Abstract:
The segmentation and recognition of Arabic handwritten text has been an area of
great interest in the past few years. However, a small number of research papers and
reports have been published in this area. There are several major problems with Arabic
handwritten text processing: Arabic is written cursively and many external objects are
used such as dots, 'HanlZa', 'Madda', and diacritic objects. In addition, Arabic characters
have more than one shape according to their position inside a word. More than one
character can also share the same horizontal space, creating vertically overlapping
connected or disconnected blocks of characters. This makes the problem of segmentation
of Arabic text into characters, and their classification even more difficult. In this work a technique is presented that segments difficult handwritten Arabic
text.

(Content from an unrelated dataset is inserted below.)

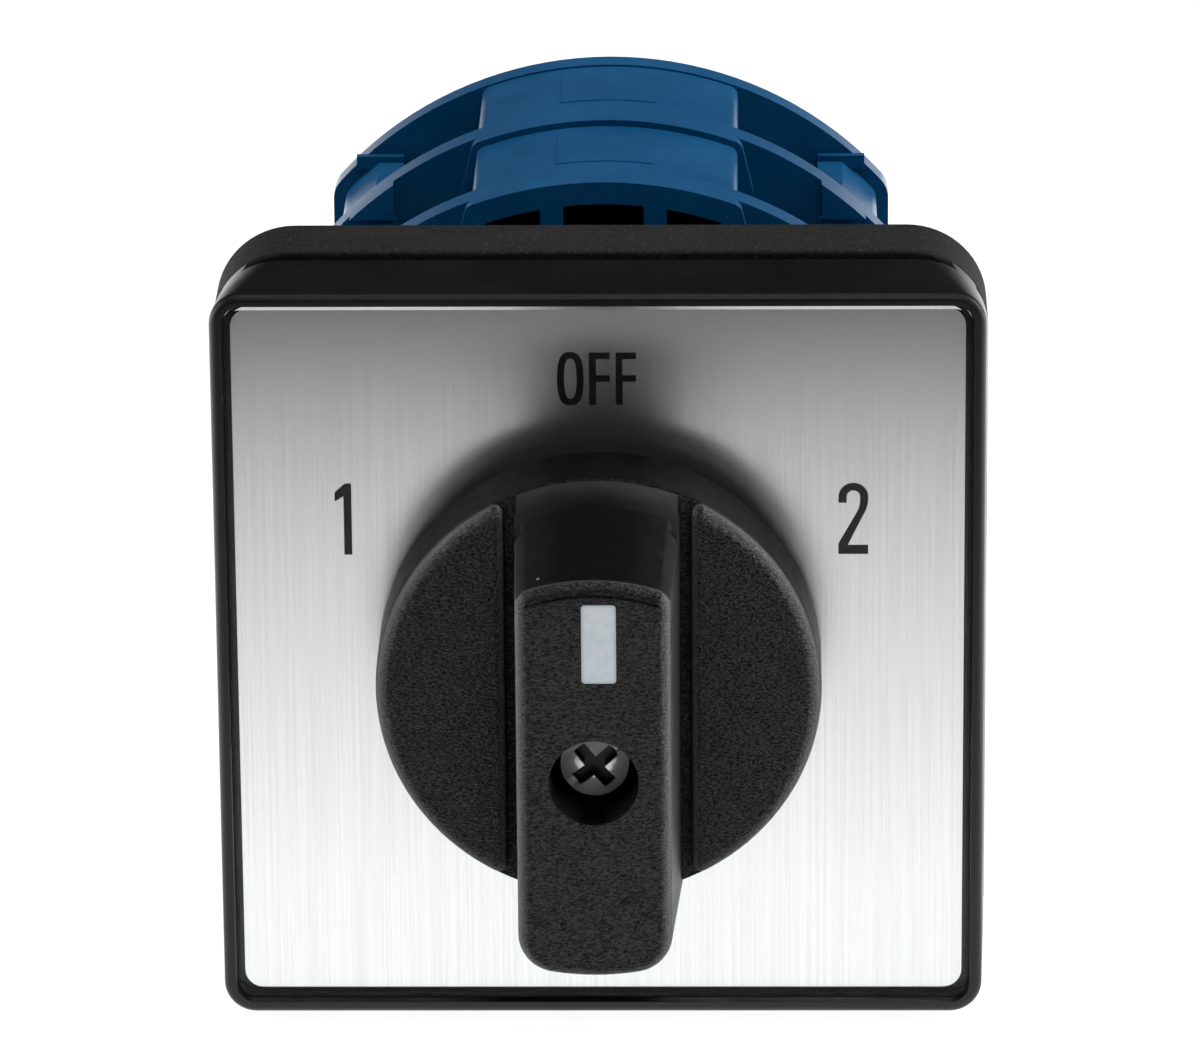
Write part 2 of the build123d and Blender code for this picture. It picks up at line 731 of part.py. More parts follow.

A conventional algorithm is used for the initial segmentation of the text into
connected blocks of characters. The algorithm then generates pre-segmentation points for
these blocks. A neural network is subsequently used to verify the accuracy of these
segmentation points. Another conventional algorithm uses the verified segmentation
points and segments the connected blocks of characters. These characters can then be used
as input to another neural network for classification. Two major problems were encountered in the above scenario. First, the
segmentation phase proved to be successful in vertical segmentation of connected blocks
of characters. However, it couldn't segment characters that were overlapping horizontally,
and this affects any neural network classifier.
Second, there are a lot of handwritten characters that can be segmented and
classified into two or more different classes depending on whether you look at them
separately, or in a word, or even in a sentence. In other words, character segmentation and
classification, especially handwritten Arabic characters, depends largely on contextual
information, and not only on topographic features extracted from these characters.